MONTHS AFTER the Union Ministry of Rural Development (MoRD) flagged shortage of funds for implementation of the Pradhan Mantri Awas Yojna-Gramin (PMAY-G), the Union Ministry of Finance has approved an advance of Rs 13,000 crore for the rural housing scheme from the Contingency Fund of India, it is learnt.
The Rs 13,000-crore tranche is over and above the outlay of Rs 20,000 crore provided for PMAY-G in the Union Budget 2022-23.
The government has set a target of building 52.78 lakh houses under the scheme in 2022-23.
In the first seven months (April-October 2022), the Rural Development Ministry has utilised Rs 16,785 crore – about 84 per cent – of the Rs 20,000 crore under the PMAY-G scheme. The ministry’s other schemes like PMGSY (Pradhan Mantri Gram Sadak Yojna), which has almost equal budgetary allocation (Rs 19,000 crore) has been able to utilise only 40 per cent, and the National Rural Livelihood Mission (NRLM) only 25 per cent in the same period. Under NREGS, a demand driven rural job guarantee scheme, 74 per cent of the allocated funds have been utilised in the first seven months.
With several states demanding extra funds for construction of rural houses, the MoRD had approached the Ministry of Finance way back in June for additional allocation. On June 8, 2022, Nagendra Nath Sinha, Secretary, Rural Development, wrote to Finance Secretary TV Somanathan and highlighted that the budgetary allocation of Rs 20,000 crore was “not sufficient” to meet the “expected” demand of the states and Union Territories (UTs) to construct 52.78 lakh rural houses under the PMAY-G during the year, The Indian Express has learnt. Sinha requested him to provide an additional Rs 28,422 crore.
Under the PMAY-G, a financial assistance of Rs 1.20 lakh in plain areas and Rs 1.30 lakh in hilly states is provided to a beneficiary. As per the scheme’s guidelines, the financial burden of implementation of the scheme is shared by the Centre and tate in a ratio of 60:40 in plain areas and 90:10 for hilly states (special category states which includes 8 North Eastern States, Himachal Pradesh, Uttarakhand and J&K). In the UTs, including Ladakh, the Centre bears 100 per cent of the expenditure on the implementation of the rural housing scheme.
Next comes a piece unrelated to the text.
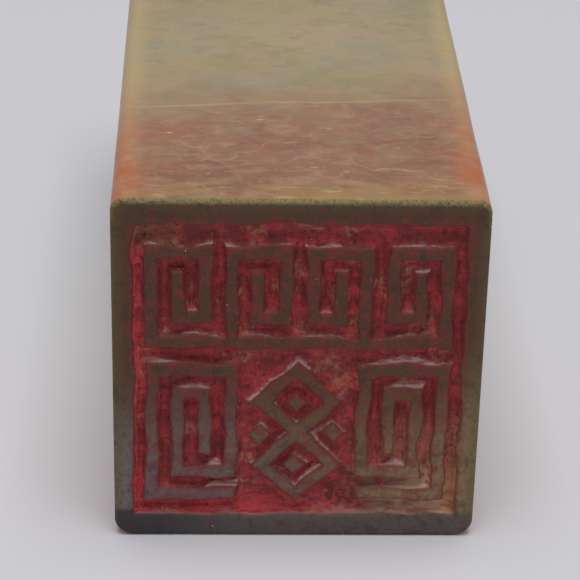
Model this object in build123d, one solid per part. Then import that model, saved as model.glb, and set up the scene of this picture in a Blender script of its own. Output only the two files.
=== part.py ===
"""A hand-carved stone seal stamp that lies on its side, with the red paste left in its carving.

Millimetres. X runs across the printing face, left to right as it is looked at, Y along the stone
from the printing face to the plain end, and Z up. The origin is the middle of the side that the
stone rests on.
"""

from build123d import *

import os

# The stone column
STONE_WIDTH = 25.0
STONE_HEIGHT = 26.0
STONE_LENGTH = 60.0
TOP_EDGE_RADIUS = 0.9
BOTTOM_EDGE_RADIUS = 1.3
END_EDGE_RADIUS = 0.8
FACE_EDGE_BEVEL = 0.2

# The sunk field inside the raised rim of the printing face
SIDE_RIM = 1.4
TOP_RIM = 1.75
BOTTOM_RIM = 1.65
CARVING_DEPTH = 0.9
WALL_LEAN = 0.22

# The raised ornament: a running fret above, and two tall frets beside a lattice below
STROKE_WIDTH = 0.9
SIDE_GROUND = 0.75
TOP_GROUND = 1.65
BOTTOM_GROUND = 1.25
BAND_GAP = 1.2
RUNNING_FRET_HEIGHT = 7.7
HOOK_SPACING = 1.85
LATTICE_STUD = 1.1

# The red paste
FILM_THICKNESS = 0.12
BEAD_WIDTH = 0.5
BEAD_HEIGHT = 0.45
BARE_PATCH_REACH = 7.0
BARE_PATCH_RISE = 3.4

# How far a cutting shape runs past what it cuts, and a root into what carries it
OVERRUN = 0.2

# Columns of upright strokes across the field, and how the frets share them out
COLUMNS = 12
RUNNING_FRETS = 4
RUNNING_FRET_COLUMNS = 3
TALL_FRET_COLUMNS = 4

# Where the lattice's zigzag stands, run by run up the band, as shares of one run's reach
ZIGZAG_SHARES = (0, 1, 0, -1, 0)

# How much of the field's foot the bead fills, from the left
BEAD_END_SHARE = 0.62

FACE_Y = -STONE_LENGTH / 2
FLOOR_Y = FACE_Y + CARVING_DEPTH
FIELD_LEFT = -STONE_WIDTH / 2 + SIDE_RIM
FIELD_RIGHT = STONE_WIDTH / 2 - SIDE_RIM
FIELD_BOTTOM = BOTTOM_RIM
FIELD_TOP = STONE_HEIGHT - TOP_RIM

# Centre lines of the ornament's outermost strokes
FIRST_COLUMN = FIELD_LEFT + SIDE_GROUND + STROKE_WIDTH / 2
LAST_COLUMN = FIELD_RIGHT - SIDE_GROUND - STROKE_WIDTH / 2
COLUMN_PITCH = (LAST_COLUMN - FIRST_COLUMN) / (COLUMNS - 1)
UPPER_TOP = FIELD_TOP - TOP_GROUND - STROKE_WIDTH / 2
UPPER_BOTTOM = UPPER_TOP - RUNNING_FRET_HEIGHT + STROKE_WIDTH
LOWER_TOP = UPPER_BOTTOM - STROKE_WIDTH - BAND_GAP
LOWER_BOTTOM = FIELD_BOTTOM + BOTTOM_GROUND + STROKE_WIDTH / 2
ZIGZAG_REACH = (LOWER_TOP - LOWER_BOTTOM) / (len(ZIGZAG_SHARES) - 1)

# How far a stroke's foot, sunk by the overrun, stands out beyond its top
ROOT_LEAN = WALL_LEAN * (CARVING_DEPTH + OVERRUN) / CARVING_DEPTH


def stone_column():
    """The plain stone: a rounded square section, drawn along Y and eased at both ends."""
    left, right = -STONE_WIDTH / 2, STONE_WIDTH / 2
    outline = Polyline((left, 0), (right, 0), (right, STONE_HEIGHT), (left, STONE_HEIGHT), close=True)
    section = make_face(outline)
    section = fillet(section.vertices().group_by(Axis.Y)[0], BOTTOM_EDGE_RADIUS)
    section = fillet(section.vertices().group_by(Axis.Y)[-1], TOP_EDGE_RADIUS)
    standing = Plane(origin=(0, FACE_Y, 0), x_dir=(1, 0, 0), z_dir=(0, -1, 0))
    column = extrude(standing * section, amount=-STONE_LENGTH)
    column = fillet(column.faces().sort_by(Axis.Y)[-1].edges(), END_EDGE_RADIUS)
    return chamfer(column.faces().sort_by(Axis.Y)[0].edges(), FACE_EDGE_BEVEL)


def leaning_block(left, right, bottom, top, near, far, lean):
    """A block between two upright planes. It grows by lean on each side from near to far."""
    size_x = right - left + 2 * lean
    size_z = top - bottom + 2 * lean
    grown = Wedge(
        size_x, far - near, size_z,
        lean, lean, size_x - lean, size_z - lean,
        align=(Align.CENTER, Align.CENTER, Align.CENTER),
    )
    # A wedge narrows towards its high Y, so it is turned about Z to be narrow at near
    turned = Rot(0, 0, 180) * grown
    return Pos((left + right) / 2, (near + far) / 2, (bottom + top) / 2) * turned


def field_cutter():
    """What the carver takes out: the field, whose walls lean in towards the floor."""
    past_face = WALL_LEAN * OVERRUN / CARVING_DEPTH
    return leaning_block(
        FIELD_LEFT - past_face, FIELD_RIGHT + past_face,
        FIELD_BOTTOM - past_face, FIELD_TOP + past_face,
        FACE_Y - OVERRUN, FLOOR_Y, -(WALL_LEAN + past_face),
    )


def stroke(start, end):
    """One raised stroke between two points (x, z), with square ends and leaning walls."""
    run = Vector(end[0] - start[0], 0, end[1] - start[1])
    half_length = (run.length + STROKE_WIDTH) / 2
    along_x = leaning_block(
        -half_length, half_length, -STROKE_WIDTH / 2, STROKE_WIDTH / 2,
        FACE_Y, FLOOR_Y + OVERRUN, ROOT_LEAN,
    )
    middle = ((start[0] + end[0]) / 2, 0, (start[1] + end[1]) / 2)
    return Plane(origin=middle, x_dir=run, z_dir=run.cross(Vector(0, 1, 0))) * along_x


def strokes_along(points):
    """A stroke for each run of a path of points."""
    return [stroke(start, end) for start, end in zip(points, points[1:])]


def column_x(number):
    """The centre line of one of the columns of upright strokes."""
    return FIRST_COLUMN + number * COLUMN_PITCH


def mirrored(points):
    """The same path on the other side of the stone's middle."""
    return [(-x, z) for x, z in points]


def running_fret(first):
    """One hooked fret of the upper band, which starts at the given column."""
    near, middle, far = (column_x(first + n) for n in range(RUNNING_FRET_COLUMNS))
    return [
        (near, UPPER_BOTTOM), (near, UPPER_TOP), (far, UPPER_TOP),
        (far, UPPER_BOTTOM + HOOK_SPACING), (middle, UPPER_BOTTOM + HOOK_SPACING),
        (middle, UPPER_TOP - HOOK_SPACING),
    ]


def tall_fret():
    """The square spiral at the left of the lower band, from its foot inwards."""
    a, b, c, d = (column_x(n) for n in range(TALL_FRET_COLUMNS))
    low, high = LOWER_BOTTOM, LOWER_TOP
    return [
        (d, low), (a, low), (a, high), (d, high),
        (d, low + HOOK_SPACING), (b, low + HOOK_SPACING), (b, high - HOOK_SPACING),
        (c, high - HOOK_SPACING), (c, low + 2 * HOOK_SPACING),
    ]


def lattice():
    """Two zigzags that cross, between the tall frets, as a path for each."""
    zigzag = [
        (share * ZIGZAG_REACH, LOWER_BOTTOM + step * ZIGZAG_REACH)
        for step, share in enumerate(ZIGZAG_SHARES)
    ]
    return zigzag, mirrored(zigzag)


def lattice_studs():
    """The studs in the lattice's two eyes and beside its crossing, each turned on its corner."""
    half = LATTICE_STUD / 2
    stud = leaning_block(-half, half, -half, half, FACE_Y, FLOOR_Y + OVERRUN, ROOT_LEAN)
    in_the_eyes = [(0, LOWER_BOTTOM + ZIGZAG_REACH), (0, LOWER_TOP - ZIGZAG_REACH)]
    beside = [(side * ZIGZAG_REACH, (LOWER_BOTTOM + LOWER_TOP) / 2) for side in (-1, 1)]
    return [Pos(x, 0, z) * Rot(0, 45, 0) * stud for x, z in in_the_eyes + beside]


def ornament():
    """Every raised stroke of the printing face."""
    paths = [tall_fret(), mirrored(tall_fret()), *lattice()]
    for number in range(RUNNING_FRETS // 2):
        fret = running_fret(number * RUNNING_FRET_COLUMNS)
        paths += [fret, mirrored(fret)]
    paths += [[(column_x(0), UPPER_BOTTOM), (column_x(COLUMNS - 1), UPPER_BOTTOM)]]
    return [one for path in paths for one in strokes_along(path)] + lattice_studs()


def stone_block():
    """The whole stone, with its printing face carved."""
    return stone_column() - field_cutter() + ornament()


def bare_patch():
    """Where the paste has flaked off the floor: a rounded patch in the field's low right corner."""
    corner = Plane(origin=(FIELD_RIGHT, FLOOR_Y, FIELD_BOTTOM), x_dir=(1, 0, 0), z_dir=(0, -1, 0))
    patch = corner * Ellipse(BARE_PATCH_REACH, BARE_PATCH_RISE)
    return extrude(patch, amount=FILM_THICKNESS + OVERRUN, both=True)


def paste_film(stone):
    """The thin skin of dried paste on the carved floor, between the strokes."""
    skin = leaning_block(
        FIELD_LEFT, FIELD_RIGHT, FIELD_BOTTOM, FIELD_TOP,
        FLOOR_Y - FILM_THICKNESS, FLOOR_Y, 0,
    )
    return skin - stone - bare_patch()


def paste_bead(stone, film):
    """The thick paste packed into the foot of the rim's left and bottom walls."""
    foot_left = FIELD_LEFT + WALL_LEAN
    foot_bottom = FIELD_BOTTOM + WALL_LEAN
    foot_top = FIELD_TOP - WALL_LEAN
    bottom_end = foot_left + BEAD_END_SHARE * (FIELD_RIGHT - FIELD_LEFT)

    # The bead's triangle, as how far each corner is from the wall's foot and out from the floor
    wall_back = WALL_LEAN * BEAD_HEIGHT / CARVING_DEPTH
    corners = [(0, 0), (BEAD_WIDTH, 0), (-wall_back, BEAD_HEIGHT)]
    on_left = [(foot_left + away, FLOOR_Y - out, foot_bottom) for away, out in corners]
    on_bottom = [(foot_left, FLOOR_Y - out, foot_bottom + away) for away, out in corners]
    left_section = make_face(Polyline(*on_left, close=True))
    bottom_section = make_face(Polyline(*on_bottom, close=True))
    left_run = extrude(left_section, amount=foot_top - foot_bottom, dir=(0, 0, 1))
    bottom_run = extrude(bottom_section, amount=bottom_end - foot_left, dir=(1, 0, 0))
    return left_run + bottom_run - stone - film


def save(name, part):
    """Writes one node."""
    part.label = name
    export_step(part, os.path.join("parts", name + ".step"))


def main():
    os.makedirs("parts", exist_ok=True)
    stone = stone_block()
    film = paste_film(stone)
    save("stone_block", stone)
    save("paste_film", film)
    save("paste_bead", paste_bead(stone, film))


main()
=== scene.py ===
"""The looks of a hand-carved soapstone seal stamp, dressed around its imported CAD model.

The stone lies on its side with its printing face towards the camera. The ornament is read from the
CAD relief and roughened as a knife leaves it, and red seal paste is laid in the recesses. Sizes in
the classes are millimetres, and meshes are in metres, in the CAD model's own frame.
"""

import logging
import math
from dataclasses import dataclass, field
from enum import Enum
from typing import NamedTuple

import bmesh
import bpy
from mathutils import Matrix, Vector, noise
from mathutils.bvhtree import BVHTree


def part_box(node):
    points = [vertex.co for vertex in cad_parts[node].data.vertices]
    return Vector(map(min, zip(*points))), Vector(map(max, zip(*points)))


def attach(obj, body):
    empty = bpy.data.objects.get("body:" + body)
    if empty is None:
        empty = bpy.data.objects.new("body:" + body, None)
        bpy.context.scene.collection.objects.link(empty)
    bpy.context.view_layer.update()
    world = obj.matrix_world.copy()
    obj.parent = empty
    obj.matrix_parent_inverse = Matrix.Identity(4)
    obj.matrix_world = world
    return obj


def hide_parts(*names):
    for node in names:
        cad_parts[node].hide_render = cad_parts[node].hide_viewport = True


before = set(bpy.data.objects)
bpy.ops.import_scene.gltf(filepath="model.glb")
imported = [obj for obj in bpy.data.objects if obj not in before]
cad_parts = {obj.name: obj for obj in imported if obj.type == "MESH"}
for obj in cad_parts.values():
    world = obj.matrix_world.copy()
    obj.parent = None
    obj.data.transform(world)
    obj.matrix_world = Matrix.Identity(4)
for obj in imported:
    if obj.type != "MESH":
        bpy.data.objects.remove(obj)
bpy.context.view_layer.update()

MM = 0.001
# Without a seed of its own, the noise that moves the strokes would differ at every run
WANDER_SEED = 7
log = logging.getLogger("seal_stamp")


def linear(colour: str) -> tuple[float, float, float, float]:
    """Turns an sRGB hex colour into the linear one that shaders take.

    Args:
        colour: Six hex digits.

    Returns:
        Linear red, green, blue and an alpha of 1.
    """
    shares = [int(colour[n:n + 2], 16) / 255 for n in (0, 2, 4)]
    return (*[s / 12.92 if s <= 0.04045 else ((s + 0.055) / 1.055) ** 2.4 for s in shares], 1.0)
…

The present NDA government, in its first tenure, had restructured the erstwhile rural housing scheme and launched the PMAY-G with effect from April 1, 2016, with an aim of providing “Housing for All” by 2022. A target of construction of 2.95 crore PMAY-G houses by March 2024 has been set, of which 2.07 crore rural houses have been built.
Top spender in rural development
The PM Awas Yojana has been the top spender —better than even the job guarantee scheme, NREGS — in the rural development ministry in the first seven months this year. It sought extra funds in the first quarter itself, and has now received more than two-third of the money allocated when the Budget was presented.
“In fact, the target of construction of 2.02 crore rural houses under the PMAY-G till August 15, 2022 has been achieved,” said a source.
To meet the March 2024 target, 52.78 lakh houses in 2022-23 and 57.34 lakh houses in financial year 2023-24 must be constructed. As per the MoRD estimate, Central share of Rs 48,422 crore would be required to complete the target of 52.78 lakh houses in 2022-23. However, only Rs 20,000 crore was allocated in Budget 2022-23.
The Budget documents show that out of Rs 20,000 crore, only Rs 15,999.99 crore was allocated for the scheme component, while Rs 4,000 crore was set aside for interest payment to NABARD in the form of extra budgetary resources.
Sinha wrote again to Somanathan on October 18, 2022 and highlighted that the budgetary allocation of the PMAY-G has always been “much lower than the required funds every year” and requested him to provide at least Rs 15,000 crore before the next Supplementary Demands for Grants so that the Central share can be released to the states. The Ministry of Finance finally informed the MoRD about approval of an advance of Rs 13,000 crore from the Contingency Fund of India on October 31, 2022.